To prevent a build-up of dust, clean your plants using a feather duster or a soft paintbrush. Dust your plants thoroughly to remove any dirt or dust that has settled. This will ensure that they look good and fade evenly if any occurs.
To keep your non-UV-stable plants from fading, you should also avoid putting them in south-facing areas. Plants that spend lots of time in a south-facing part of the home will be exposed to more sunlight, so the UV resistance will wear off, causing rapid discolouration. If you really want to place your plants in a south-facing part of the house, try to go with artificial pastel-coloured flowers or use a UV spray. With pastel hues, the discolouration will be far less obvious than highly pigmented tones like vivid red, hot pink, and royal blue.
Overall, the effectiveness of UV plant sprays depends on the type of spray used, how much is sprayed, and the total coverage of the plant. It’s good to note that some homemade sprays sometimes leave a sticky residue that can attract dust. For this reason, it’s usually worth investing in a decent spray if you can’t get your hands on an inherently UV-protected plant.

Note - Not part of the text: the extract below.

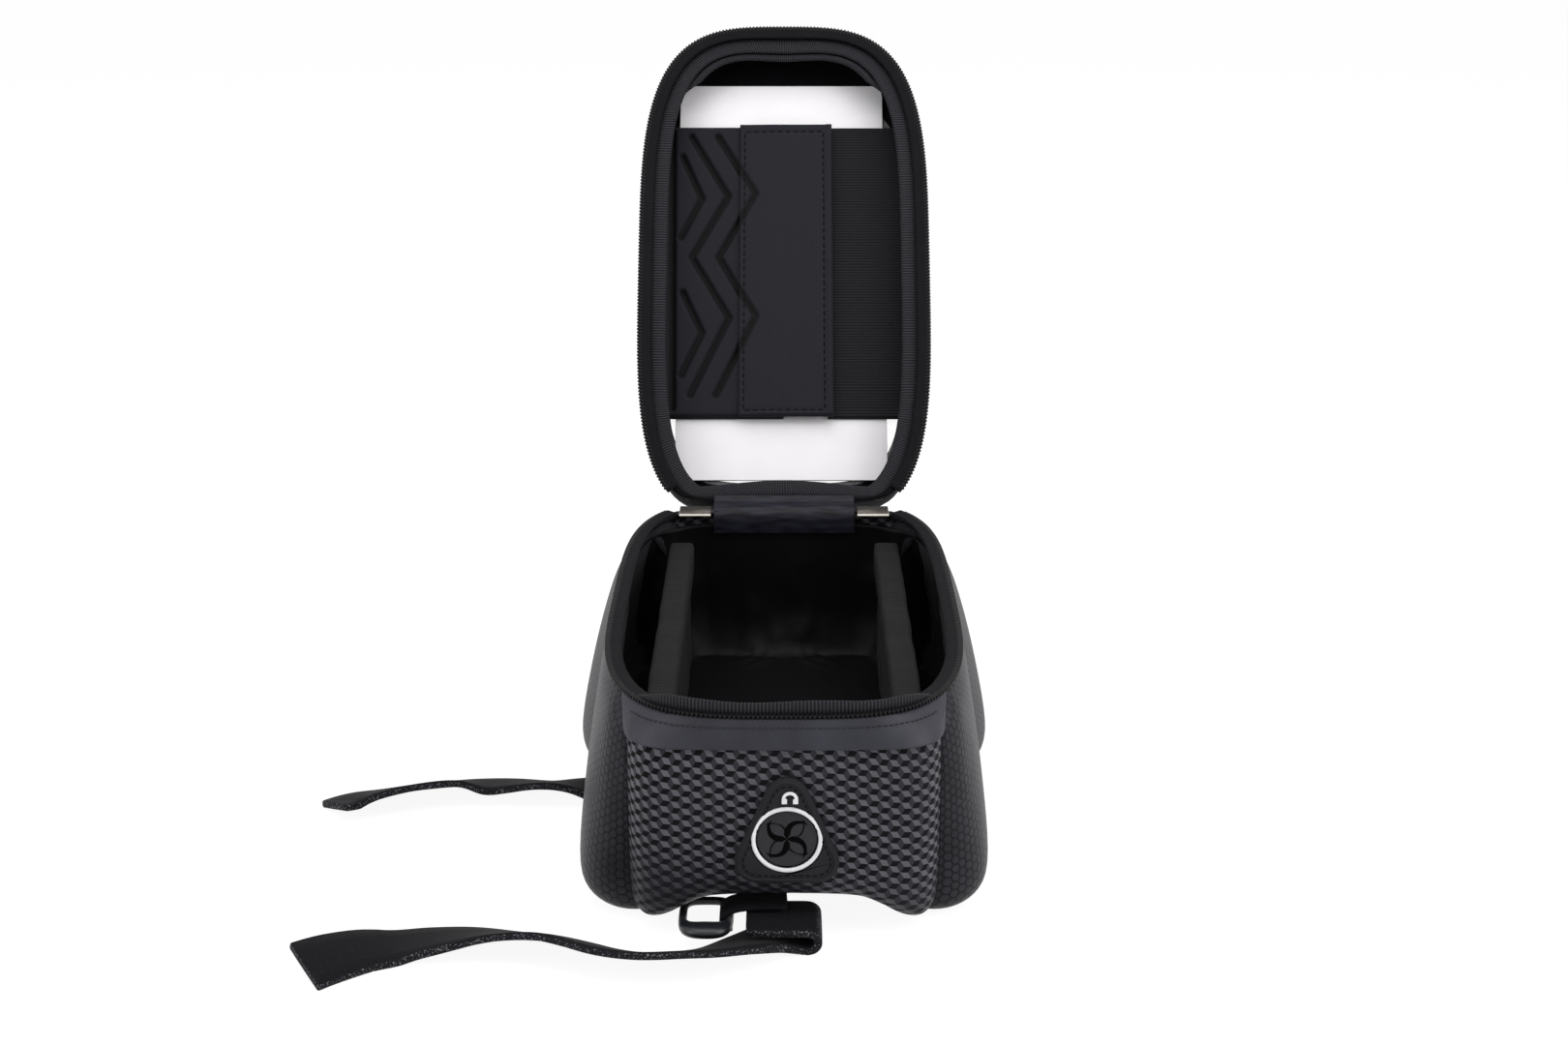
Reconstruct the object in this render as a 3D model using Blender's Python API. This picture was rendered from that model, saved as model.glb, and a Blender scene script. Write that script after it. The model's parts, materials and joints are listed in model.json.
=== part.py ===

These days, faux plants are super realistic. Whether they’re made with a blend of plastics or silk, today’s technology means we can have artificial plants that look extremely similar to real plants. The only difference is that they require far less maintenance and can save you some money.
Artificial plants’ beauty is not weather-dependent; they look the same from summer to winter, providing the consistency you need for any great garden, balcony, or indoor plant collection. You don’t need to spend months waiting for your new golden pothos to spill out over its pot because your faux plant is as long as you want from day one!
As we’ve learned, there are many benefits to using UV-treated artificial plants: they stay green all year round, with no yellowing or fading. They’re less likely to crack and break if it gets hot outside, and some UV protection may even minimise a build-up of dust on your plants.